I like to upgrade my hardware to a more recent one 

But I can't find a list with the latest supported chipsets. 

So my question: 
Are the latest chipsets (eg. P55, X58, ) of Intel supported?

Or even better: 
What do you think about this choice:
Gigabyte GA-P55-UD3 or ASUS P7P55D with i5-750

thanks in advace.

Sunsyril

PS.: First question here, so please don't kill me


----------



## jailed (Feb 23, 2010)

Please view this page:
http://www.freebsd.org/releases/8.0R/hardware.html

However I think, also check forums for user experiences.


----------



## Sunsyril (Feb 24, 2010)

Thanks for the answer.

I checked this page and the related others!
I checked the web! Using various searchengines and searchparamerts. 
Result: NOTHING - NO answers to my quetion!


----------



## deepdish (Feb 25, 2010)

I am currently using the Asus P6T6 WS Rev. (Intel X58 chipset) since FreeBSD 7.2 . No issues, although some components on the motherboard (mainly the Marvell SAS controller) do not have drivers for them at this time. Otherwise, its working without problems.

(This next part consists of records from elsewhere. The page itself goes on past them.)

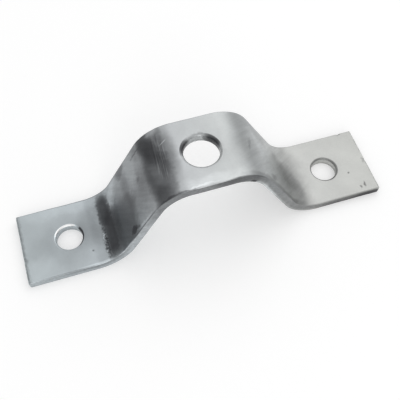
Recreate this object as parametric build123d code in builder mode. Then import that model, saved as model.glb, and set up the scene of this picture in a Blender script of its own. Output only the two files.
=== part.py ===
"""U-clip for a threaded rod: one flat steel strip, punched, then bent into a hat.

The two feet lie on the mounting face at z = 0 and the crown stands over it between two
sloping walls. X runs along the strip, Y across it and Z up, away from the mounting face.
The origin is midway between the feet, on the mounting face.
"""

import os
from math import radians, tan

from build123d import *

# The strip, in millimetres
strip_width = 25.0
strip_thickness = 3.0

# The hat's side view, in millimetres and degrees
overall_length = 120.0
clear_height = 30.0  # from the mounting face to the underside of the crown
crown_flat = 13.2  # level stretch of the crown, between its two bends
wall_angle = 61.0  # how steeply the walls climb
crown_bend_radius = 10.5  # inside of the bend, on the underside of the strip
foot_bend_radius = 11.5  # inside of the bend, on the top of the strip

# The punched holes
rod_hole_diameter = 11.0
rod_rim_rollover = 1.0  # rounding that the punch draws into the rim where it enters
foot_hole_diameter = 8.5
foot_rim_rollover = 0.65
foot_hole_to_end = 15.5
fracture_depth = 0.5  # where the slug broke away, under the smooth land
fracture_flare = 0.1  # how much wider the hole leaves the strip than its land

# The edges
end_rollover = 0.7  # rounding that the shear leaves on the top of each cut end
edge_round = 0.3  # rounding about the strip's long sides

# How far a punch reaches past each face of the strip
punch_overrun = 1.0


def punch(diameter: float, rim_rollover: float) -> Part:
    """What a punch takes out of a level strip that lies with its underside at z = 0.

    From the top down it has the rolled rim, the smooth land and the broken, flared exit.
    """
    land_radius = diameter / 2
    rim_radius = land_radius + rim_rollover
    exit_radius = land_radius + fracture_flare
    land_top = strip_thickness - rim_rollover
    above = strip_thickness + punch_overrun
    with BuildPart() as tool:
        with BuildSketch(Plane.XZ):
            with BuildLine():
                Polyline(
                    (land_radius, land_top),
                    (land_radius, fracture_depth),
                    (exit_radius, 0),
                    (exit_radius, -punch_overrun),
                    (0, -punch_overrun),
                    (0, above),
                    (rim_radius, above),
                    (rim_radius, strip_thickness),
                )
                RadiusArc((rim_radius, strip_thickness), (land_radius, land_top), rim_rollover)
            make_face()
        revolve(axis=Axis.Z)
    return tool.part


# A bend's tangent points lie this many bend radii from the corner that it rounds
corner_reach = tan(radians(wall_angle) / 2)

# Corners of the strip's underside, before bending rounds them off
end_x = overall_length / 2
crown_corner_x = crown_flat / 2 + crown_bend_radius * corner_reach
foot_corner_x = crown_corner_x + clear_height / tan(radians(wall_angle))
foot_hole_x = end_x - foot_hole_to_end

rod_punch = punch(rod_hole_diameter, rod_rim_rollover)
foot_punch = punch(foot_hole_diameter, foot_rim_rollover)

with BuildPart() as u_clip_strap:
    # The side view: the underside's bent line, thickened upwards and carried across the width
    with BuildSketch(Plane.XZ):
        with BuildLine():
            underside_foot_radius = foot_bend_radius + strip_thickness
            FilletPolyline(
                (-end_x, 0),
                (-foot_corner_x, 0),
                (-crown_corner_x, clear_height),
                (crown_corner_x, clear_height),
                (foot_corner_x, 0),
                (end_x, 0),
                radius=(
                    underside_foot_radius,
                    crown_bend_radius,
                    crown_bend_radius,
                    underside_foot_radius,
                ),
            )
            offset(amount=strip_thickness, side=Side.LEFT)
        make_face()
    extrude(amount=strip_width / 2, both=True)

    # The shear rolls over the top edge of both cut ends
    cross_edges = u_clip_strap.edges().filter_by(Axis.Y).group_by(Axis.X)
    fillet([cross_edges[0].sort_by(Axis.Z)[-1], cross_edges[-1].sort_by(Axis.Z)[-1]], end_rollover)

    # Both long sides are slightly round all the way about, corners included
    fillet(u_clip_strap.faces().filter_by(Axis.Y).edges(), edge_round)

    # One hole for the rod in the crown, and one for an anchor in each foot
    with Locations((0, 0, clear_height)):
        add(rod_punch, mode=Mode.SUBTRACT)
    with Locations((-foot_hole_x, 0, 0), (foot_hole_x, 0, 0)):
        add(foot_punch, mode=Mode.SUBTRACT)

u_clip_strap.part.label = "u_clip_strap"

os.makedirs("parts", exist_ok=True)
export_step(u_clip_strap.part, "parts/u_clip_strap.step")
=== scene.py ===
"""Looks of the u-clip for a threaded rod: a punched and bent strip of zinc-plated steel.

The strip is made the way the real one is. A flat blank is cut and punched, its marks are
pressed into it, and then it is bent along the clip's side view. Sizes are in millimetres and
degrees until the strip is bent, and in metres after that.
"""

import logging
import math
from collections.abc import Callable
from dataclasses import dataclass, field
from enum import Enum
from functools import partial

import bpy
import numpy as np
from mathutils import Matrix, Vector, noise


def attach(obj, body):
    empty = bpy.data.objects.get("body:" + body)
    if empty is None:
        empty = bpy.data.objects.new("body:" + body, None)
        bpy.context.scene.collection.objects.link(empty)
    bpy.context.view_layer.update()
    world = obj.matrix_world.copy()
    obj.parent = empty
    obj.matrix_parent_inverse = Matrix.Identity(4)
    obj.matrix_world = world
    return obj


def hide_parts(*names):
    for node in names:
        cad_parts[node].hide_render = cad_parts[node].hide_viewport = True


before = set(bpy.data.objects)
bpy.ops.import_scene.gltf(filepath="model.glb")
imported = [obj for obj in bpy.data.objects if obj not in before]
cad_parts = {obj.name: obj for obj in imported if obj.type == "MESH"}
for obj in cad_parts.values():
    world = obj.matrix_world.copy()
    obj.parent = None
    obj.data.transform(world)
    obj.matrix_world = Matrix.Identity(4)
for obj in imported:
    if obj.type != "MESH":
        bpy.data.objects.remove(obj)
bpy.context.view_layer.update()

log = logging.getLogger("u_clip")

MM = 0.001  # metres in a millimetre

# Attributes of the strap's mesh: where a point lay on the flat blank, in millimetres, and how
# far it lies on a slit side, on a sheared end and on the wall of a hole
PLACE = "blank_place"
CUT = "cut_surface"

# Kinds of node that many of the trees below use
MATH = "ShaderNodeMath"
VECTOR_MATH = "ShaderNodeVectorMath"
MAP_RANGE = "ShaderNodeMapRange"
MAPPING = "ShaderNodeMapping"
NOISE = "ShaderNodeTexNoise"

Pair = tuple[float, float]
Triple = tuple[float, float, float]
Lines = tuple[list[float], list[float]]
Socket = bpy.types.NodeSocket
AddNode = Callable[..., Socket]  # add_node with its tree filled in


def linear(hex_code: str) -> tuple[float, float, float, float]:
    """Turn an sRGB hex colour into the linear colour that a socket takes.

    Args:
        hex_code: Six hex digits after a hash, such as "#a3aab0".

    Returns:
        Linear red, green and blue, and an alpha of 1.
    """
    channels = [int(hex_code[i : i + 2], 16) / 255 for i in (1, 3, 5)]
    rgb = [c / 12.92 if c <= 0.04045 else ((c + 0.055) / 1.055) ** 2.4 for c in channels]
    return (rgb[0], rgb[1], rgb[2], 1.0)


def add_node(
    tree: bpy.types.NodeTree, kind: str, inputs: dict | tuple = (), **settings: object
) -> Socket | None:
    """Add a node, set its properties, and fill or link its inputs.

    Args:
        tree: The node tree that gets the node.
        kind: Blender's name for the kind of node.
        inputs: A value or an output socket for each input, by the input's identifier, or for
            the first inputs in their order.
        settings: Properties of the node.

    Returns:
        The node's first output that is in use, or None if it has no output.
    """
    node = tree.nodes.new(kind)
    for name, value in settings.items():
        setattr(node, name, value)
    named = {s.identifier: s for s in node.inputs}
    filled = inputs.items() if isinstance(inputs, dict) else enumerate(inputs)
    for name, value in filled:
        socket = named[name] if isinstance(name, str) else node.inputs[name]
        if isinstance(value, Socket):
            tree.links.new(value, socket)
        else:
            socket.default_value = value
    return next((s for s in node.outputs if s.enabled), None)


def cleared(owner: bpy.types.Material | bpy.types.World) -> AddNode:
    """Take away the nodes of a material or a world, and return what adds new ones."""
    owner.use_nodes = True
    owner.node_tree.nodes.clear()
    return partial(add_node, owner.node_tree)


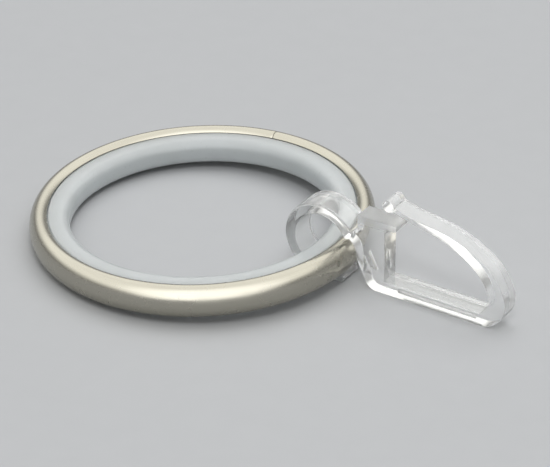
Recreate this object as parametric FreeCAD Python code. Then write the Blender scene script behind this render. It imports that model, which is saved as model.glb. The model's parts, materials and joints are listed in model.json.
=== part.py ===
import FreeCAD, Part
import math
import os

# Curtain ring with a clear pleat hook clipped on it, lying as it rests on a flat surface.
# Every outline is drawn from the ring's axis; the finished pieces are moved together so that the
# origin is the middle of the whole part on that surface. +X runs out through the hook, +Z up.
# Millimetres.

# Ring
ring_outer_d = 42.0    # over the rolled metal shell
ring_wall = 4.9        # from there in to the bore of the plastic liner
tube_h = 4.1           # height of the shell's oval section
tube_deep = 2.7        # width of that oval, measured along the ring's radius
sheet_t = 0.4          # metal sheet of the shell
lip_wrap = 131.0       # how far round the oval the sheet reaches, from the rim's middle
seam_gap = 0.12        # open butt seam where the two ends of the sheet meet
seam_turn = 90.0       # degrees round the ring from the hook to that seam
liner_h = 3.2          # height of the liner
shoulder_r = 1.15      # large rounding from its faces into the bore
lip_groove = 0.15      # narrow groove between the sheet's edge and the liner's rim
rim_round = 0.2        # small rounding of the liner's rim beside that groove

# Hook: lengths run out from the middle of the ring's tube, heights up from the surface
eye_outer_r = 4.85     # round eye that hangs on the ring
eye_wall = 1.35        # thickness of the eye's band
eye_w = 4.0            # width of that band
eye_reach = 7.65       # from the tube's middle back to the outside of the eye
tongue_out = 0.6       # how far the eye's free tongue reaches past the tube's middle
run_gap = 0.15         # free height between the tongue and the tube above it
seat_gap = 0.65        # room left round the tube, so that the hook can lie askew
hook_w = 2.7           # width of the web, the bar and the arm
neck_top = 7.2         # height of the neck between the eye and the tab
web_out = 5.75         # straight edge of the web towards the curtain's loop
web_foot = 3.65        # where the web's slanting back meets the bar's underside
foot_round = 1.3       # rounding of that corner
bar_h = 1.65           # back bar that the curtain's tape hangs on
bar_out = 18.6         # where that bar turns up into the nose
heel_out = 20.3        # middle of the nose's rounded heel
heel_h = 1.8
nose_out = 21.9        # outermost point of the nose
nose_h = 4.1           # height of that point
nose_t = 2.1           # thickness of the nose
bend_out = 18.8        # middle of the bend above the nose
bend_h = 7.4
bend_t = 1.75          # thickness there
span_out = 14.4        # middle of the arm half way
span_h = 9.95
span_t = 1.15          # thickness there
waist_out = 9.0        # slender waist above the tab
waist_h = 11.15
waist_t = 0.6          # thickness there
bead_out = 6.1         # rounded bead at the arm's free end
bead_h = 12.0
bead_r = 0.75
tab_out = 7.3          # end of the flat tab that guards the opening
tab_top = 9.6          # top of the tab
tab_t = 0.8            # thickness of the tab
web_recess = 0.65      # depth of the recess in each side of the web
web_rim = 0.9          # width left round that recess
bar_groove = 0.4       # depth of the long groove in each side of the bar
hook_skew = 5.5        # degrees that the loose hook lies turned from the ring's radius

# Worked out from the sizes above
tube_up = tube_h / 2
tube_side = tube_deep / 2
tube_mid = ring_outer_d / 2 - tube_side
lift = eye_wall + run_gap
ring_tilt = math.degrees(math.asin(lift / (2 * tube_mid)))
tube_mid_z = tube_up + lift
ring_mid_z = tube_up + lift / 2
seat_side = tube_side + seat_gap
seat_up = tube_up + seat_gap
bore_r = ring_outer_d / 2 - ring_wall

up = FreeCAD.Vector(0, 0, 1)
origin = FreeCAD.Vector(0, 0, 0)


def at(x, z):
    """A point in the upright plane in which every outline is drawn."""
    return FreeCAD.Vector(x, 0, z)


def on_oval(mid_x, mid_z, half_x, half_z, degrees):
    a = math.radians(degrees)
    return at(mid_x + half_x * math.cos(a), mid_z + half_z * math.sin(a))


def face_of(edges):
    return Part.Face(Part.Wire(edges))


def line(a, b):
    return Part.LineSegment(a, b).toShape()


def arc(a, through, b):
    return Part.Arc(a, through, b).toShape()


def polygon(points):
    return Part.Face(Part.makePolygon(points + [points[0]]))


def disc(x, z, r):
    return Part.Face(Part.Wire(Part.makeCircle(r, at(x, z), FreeCAD.Vector(0, 1, 0))))


def oval_edge(mid_x, mid_z, half_x, half_z, turn):
    """The part of an upright oval that lies within a turn to either side of +X."""
    oval = Part.Ellipse(at(mid_x, mid_z + half_z), at(mid_x + half_x, mid_z), at(mid_x, mid_z))
    ends = sorted(oval.parameter(on_oval(mid_x, mid_z, half_x, half_z, side * turn))
                  for side in (-1, 1))
    middle = oval.parameter(at(mid_x + half_x, mid_z))
    if not ends[0] < middle < ends[1]:
        ends = [ends[1], ends[0] + 2 * math.pi]
    return oval.toShape(*ends)


def slab(faces, width, mid_y=0):
    """Faces drawn in the upright plane, thickened equally to both sides of mid_y and joined."""
    parts = []
    for face in faces:
        moved = face.copy()
        moved.translate(FreeCAD.Vector(0, mid_y - width / 2, 0))
        parts.append(moved.extrude(FreeCAD.Vector(0, width, 0)))
    return parts[0].fuse(parts[1:]).removeSplitter() if parts[1:] else parts[0]


def laid(shape):
    """Tip a piece of the ring up on the hook's side and lift it to where it rests."""
    shape.rotate(origin, FreeCAD.Vector(0, 1, 0), -ring_tilt)
    shape.translate(FreeCAD.Vector(0, 0, ring_mid_z))
    return shape


# Ring

def make_shell():
    """Sheet rolled to an oval channel and bent round, its two ends meeting in a butt seam."""
    outside = (tube_mid, 0, tube_side, tube_up)
    inside = (tube_mid, 0, tube_side - sheet_t, tube_up - sheet_t)
    edges = [oval_edge(*outside, lip_wrap), oval_edge(*inside, lip_wrap)]
    for turn in (lip_wrap, -lip_wrap):
        edges.append(line(on_oval(*outside, turn), on_oval(*inside, turn)))
    profile = face_of(Part.__sortEdges__(edges))
    seam_open = math.degrees(seam_gap / (ring_outer_d / 2))
    shell = profile.revolve(origin, up, 360 - seam_open)
    shell.rotate(origin, up, seam_turn + seam_open / 2)
    return laid(shell)


def make_liner():
    """Plastic inlay: a core that fills the channel and a rounded inner face that runs on the rod."""
    channel = (tube_mid, 0, tube_side - sheet_t, tube_up - sheet_t)
    lip_in = on_oval(*channel, lip_wrap)
    rim_x = on_oval(tube_mid, 0, tube_side, tube_up, lip_wrap).x - lip_groove
    top = liner_h / 2
    edges = [oval_edge(*channel, lip_wrap),
             line(at(bore_r, top - shoulder_r), at(bore_r, shoulder_r - top))]
    half_way = math.sqrt(0.5)
    for side in (1, -1):
        rim_mid = rim_x - rim_round
        shoulder_mid = bore_r + shoulder_r
        edges += [
            line(at(lip_in.x, side * lip_in.z), at(rim_x, side * lip_in.z)),
            line(at(rim_x, side * lip_in.z), at(rim_x, side * (top - rim_round))),
            arc(at(rim_x, side * (top - rim_round)),
                at(rim_mid + rim_round * half_way, side * (top - rim_round * (1 - half_way))),
                at(rim_mid, side * top)),
            line(at(rim_mid, side * top), at(shoulder_mid, side * top)),
            arc(at(shoulder_mid, side * top),
                at(shoulder_mid - shoulder_r * half_way, side * (top - shoulder_r * (1 - half_way))),
                at(bore_r, side * (top - shoulder_r))),
        ]
    profile = face_of(Part.__sortEdges__(edges))
    return laid(profile.revolve(origin, up, 360))


# Hook

def eye_band():
    """Open round eye: over the tube, round behind it and back below it to a rounded tongue."""
    mid_s = eye_outer_r - eye_reach
    band = disc(mid_s, eye_outer_r, eye_outer_r)
    band = band.cut(disc(mid_s, eye_outer_r, eye_outer_r - eye_wall))
    mouth_top = tube_mid_z + seat_up
    mouth = polygon([at(mid_s, 0), at(web_out, 0), at(web_out, mouth_top), at(mid_s, mouth_top)])
    band = band.cut(mouth)
    half = eye_wall / 2
    tongue_end = tongue_out - half
    tongue = polygon([at(mid_s, 0), at(tongue_end, 0), at(tongue_end, eye_wall),
                      at(mid_s, eye_wall)])
    return [band, tongue, disc(tongue_end, half, half)]


def web():
    """Plate that joins the eye, the bar and the tab, hollowed to clear the tube."""
    under_tab = tab_top - tab_t
    plate = polygon([at(0, neck_top), at(seat_side, neck_top), at(seat_side, under_tab),
                     at(web_out, under_tab), at(web_out, 0), at(web_foot, 0),
                     at(seat_side, tube_mid_z), at(0, tube_mid_z)])
    seat = face_of([oval_edge(0, tube_mid_z, seat_side, seat_up, 180)])
    plate = plate.cut(seat)
    return [plate.cut(disc(eye_outer_r - eye_reach, eye_outer_r, eye_outer_r - eye_wall))]


def smooth(points):
    """A curve through points, setting out level like the bar."""
    curve = Part.BSplineCurve()
    curve.interpolate(Points=points, Tangents=[at(1, 0)] * len(points),
                      TangentFlags=[point == points[0] for point in points])
    return curve


def arm():
    """Nose and sprung arm: a band that tapers along a smooth line from the bar to its bead."""
    stations = [(at(bar_out, bar_h / 2), bar_h), (at(heel_out, heel_h), nose_t),
                (at(nose_out - nose_t / 2, nose_h), nose_t), (at(bend_out, bend_h), bend_t),
                (at(span_out, span_h), span_t), (at(waist_out, waist_h), waist_t),
                (at(bead_out, bead_h), waist_t)]
    middle = smooth([point for point, thick in stations])
    outer = []
    inner = []
    for point, thick in stations:
        along = middle.tangent(middle.parameter(point))[0]
        across = at(along.z, -along.x) * (thick / 2)
        outer.append(point + across)
        inner.append(point - across)
    band = face_of([smooth(outer).toShape(), line(outer[-1], inner[-1]),
                    smooth(inner).toShape(), line(inner[0], outer[0])])
    return [band, disc(bead_out, bead_h, bead_r)]


def bar():
    return [polygon([at(web_foot, 0), at(bar_out, 0), at(bar_out, bar_h), at(web_foot, bar_h)])]


def tab():
    half = tab_t / 2
    flat = polygon([at(seat_side, tab_top - tab_t), at(tab_out - half, tab_top - tab_t),
                    at(tab_out - half, tab_top), at(seat_side, tab_top)])
    return [flat, disc(tab_out - half, tab_top - half, half)]


def side_recess():
    """Recess in the web's side: its back edge follows the web's slant."""
    back_s = seat_side + web_rim
    front_s = web_out - web_rim / 2
    top = tab_top - tab_t - web_rim
    low = bar_h + web_rim / 2
    return [polygon([at(back_s, top), at(front_s, top), at(front_s, low),
                     at(web_foot + web_rim / 2, low), at(back_s, tube_mid_z + web_rim)])]


def side_groove():
    """Long groove in the bar's side, rounded at both ends."""
    half = bar_h / 4
    mid = bar_h / 2
    left = tab_out + half
    groove = polygon([at(left, mid - half), at(bar_out, mid - half), at(bar_out, mid + half),
                      at(left, mid + half)])
    return [groove, disc(left, mid, half), disc(bar_out, mid, half)]


def make_hook():
    hook = slab(web() + bar() + arm() + tab(), hook_w)
    foot = [edge for edge in hook.Edges if edge.Length > hook_w - bar_groove
            and edge.CenterOfMass.distanceToPoint(at(web_foot, 0)) < bar_groove]
    hook = hook.makeFillet(foot_round, foot)
    hook = hook.fuse(slab(eye_band(), eye_w)).removeSplitter()
    for side in (1, -1):
        hook = hook.cut(slab(side_recess(), web_recess, side * (hook_w - web_recess) / 2))
        hook = hook.cut(slab(side_groove(), bar_groove, side * (hook_w - bar_groove) / 2))
    hook.rotate(origin, up, -hook_skew)
    hook.translate(FreeCAD.Vector(tube_mid * math.cos(math.radians(ring_tilt)), 0, 0))
    return hook


shapes = {"ring_shell": make_shell(), "glide_liner": make_liner(), "pleat_hook": make_hook()}
extent = Part.makeCompound(list(shapes.values())).optimalBoundingBox()
to_origin = FreeCAD.Vector(-extent.Center.x, -extent.Center.y, -extent.ZMin)
os.makedirs("parts", exist_ok=True)
for name, shape in shapes.items():
    shape.translate(to_origin)
    print(name, len(shape.Solids), "solid", round(shape.Volume, 2), "mm3", shape.isValid())
    shape.Solids[0].exportStep("parts/" + name + ".step")
print("moved to the origin by", to_origin)
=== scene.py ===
# %% [markdown]
# # A curtain ring with its clear hook
#
# The real object is a metal-covered curtain ring with a plastic lining, and a clear plastic hook that
# hangs on it by an open round eye. It lies on a pale table, so the ring leans on the eye's lower
# tongue. This lesson builds the three pieces, gives each its finish, and lights them softly.

# %% Load the frame
import bpy
import bmesh
import json
import math
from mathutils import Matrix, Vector, geometry

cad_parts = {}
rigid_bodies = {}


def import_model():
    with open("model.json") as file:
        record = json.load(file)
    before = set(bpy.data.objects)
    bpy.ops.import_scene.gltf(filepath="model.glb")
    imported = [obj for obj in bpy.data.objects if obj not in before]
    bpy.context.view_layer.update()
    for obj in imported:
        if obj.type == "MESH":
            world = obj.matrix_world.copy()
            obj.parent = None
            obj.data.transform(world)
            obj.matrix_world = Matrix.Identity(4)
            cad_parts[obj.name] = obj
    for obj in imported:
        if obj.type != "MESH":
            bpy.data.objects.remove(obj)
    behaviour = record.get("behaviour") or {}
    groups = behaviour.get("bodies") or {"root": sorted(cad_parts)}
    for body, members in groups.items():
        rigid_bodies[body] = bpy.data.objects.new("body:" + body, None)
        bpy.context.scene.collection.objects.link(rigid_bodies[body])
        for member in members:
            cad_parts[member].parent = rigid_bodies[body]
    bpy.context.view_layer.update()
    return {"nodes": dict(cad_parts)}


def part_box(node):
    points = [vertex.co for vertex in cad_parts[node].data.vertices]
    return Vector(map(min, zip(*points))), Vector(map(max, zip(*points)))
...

http://ca.asus.com/product.aspx?P_ID=WqMFKNkS6ZjDLx4S&templete=2


----------



## User23 (Feb 25, 2010)

Usually they should be working. But you can run into trouble, because some parts of the chipsets will not work yet. You maybe need to disable functions in the BIOS to get FreeBSD working.

---

http://www.google.com/bsd?q=p55

http://www.google.com/bsd?q=x58


----------



## Sunsyril (Feb 25, 2010)

Thanks to User23 and deepdish!

This is the kind of answer I was expecting!


----------